▸ **INPUT DATA**:
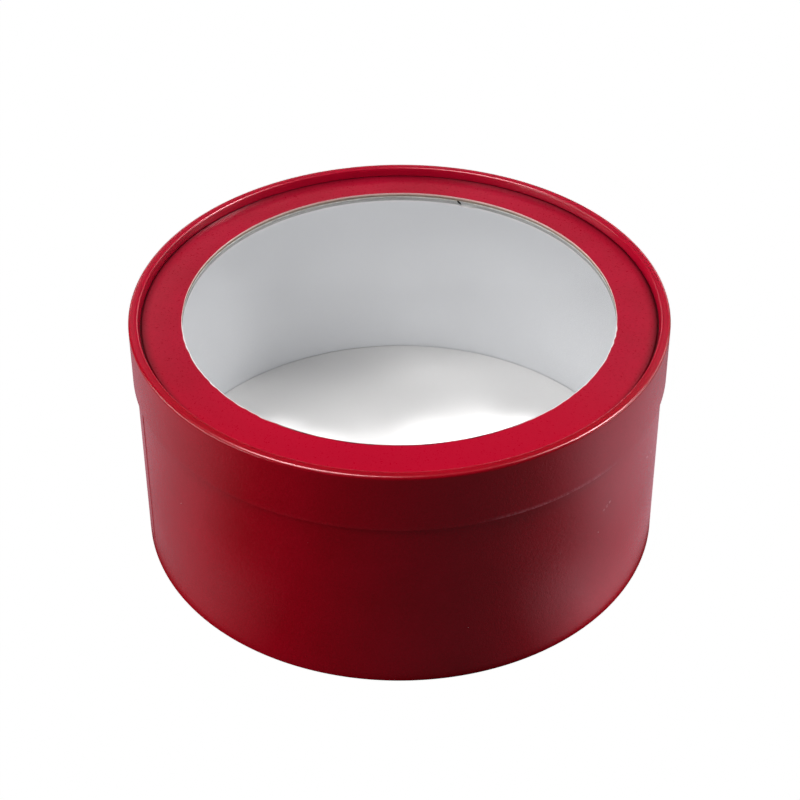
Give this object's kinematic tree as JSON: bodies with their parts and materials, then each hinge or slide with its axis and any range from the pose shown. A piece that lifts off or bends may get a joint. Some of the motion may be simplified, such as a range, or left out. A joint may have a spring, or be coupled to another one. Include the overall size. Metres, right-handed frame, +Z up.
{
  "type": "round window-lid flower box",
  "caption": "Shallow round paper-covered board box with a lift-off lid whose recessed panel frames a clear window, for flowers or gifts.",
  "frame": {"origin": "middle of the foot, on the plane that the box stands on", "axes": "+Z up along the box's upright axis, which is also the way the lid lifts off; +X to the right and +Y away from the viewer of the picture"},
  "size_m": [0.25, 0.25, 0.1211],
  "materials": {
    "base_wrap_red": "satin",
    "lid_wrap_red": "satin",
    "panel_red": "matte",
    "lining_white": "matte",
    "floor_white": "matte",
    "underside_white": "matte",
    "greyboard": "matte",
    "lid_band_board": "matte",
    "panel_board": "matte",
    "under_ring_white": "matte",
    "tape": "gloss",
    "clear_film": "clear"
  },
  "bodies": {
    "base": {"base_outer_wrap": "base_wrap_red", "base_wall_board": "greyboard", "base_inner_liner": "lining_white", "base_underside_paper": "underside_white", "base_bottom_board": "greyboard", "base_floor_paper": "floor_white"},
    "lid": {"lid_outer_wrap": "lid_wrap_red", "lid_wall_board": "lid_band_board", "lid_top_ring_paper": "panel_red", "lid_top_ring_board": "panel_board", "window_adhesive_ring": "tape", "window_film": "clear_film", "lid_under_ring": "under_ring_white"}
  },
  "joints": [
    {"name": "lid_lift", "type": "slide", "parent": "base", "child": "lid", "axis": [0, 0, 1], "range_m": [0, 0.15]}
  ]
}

---

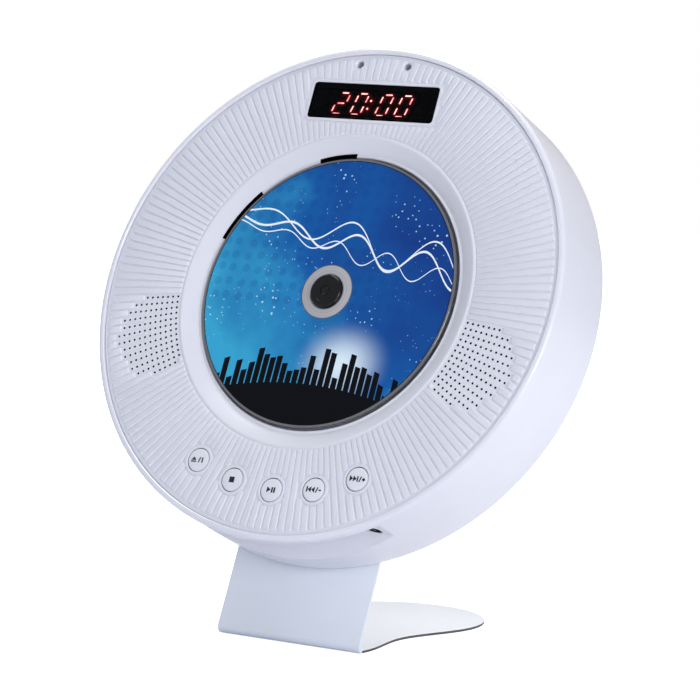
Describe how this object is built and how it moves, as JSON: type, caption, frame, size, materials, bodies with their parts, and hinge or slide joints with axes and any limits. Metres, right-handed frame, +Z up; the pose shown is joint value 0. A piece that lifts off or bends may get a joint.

▸ **REQUIRED WORK**:
Using the listing above, show each line holding the string "with".

▸ **SOLUTION TO THE EXERCISE**:
Give this object's kinematic tree as JSON: bodies with their parts and materials, then each hinge or slide with its axis and any range from the pose shown. A piece that lifts off or bends may get a joint. Some of the motion may be simplified, such as a range, or left out. A joint may have a spring, or be coupled to another one. Include the overall size. Metres, right-handed frame, +Z up.
  "caption": "Shallow round paper-covered board box with a lift-off lid whose recessed panel frames a clear window, for flowers or gifts.",
Describe how this object is built and how it moves, as JSON: type, caption, frame, size, materials, bodies with their parts, and hinge or slide joints with axes and any limits. Metres, right-handed frame, +Z up; the pose shown is joint value 0. A piece that lifts off or bends may get a joint.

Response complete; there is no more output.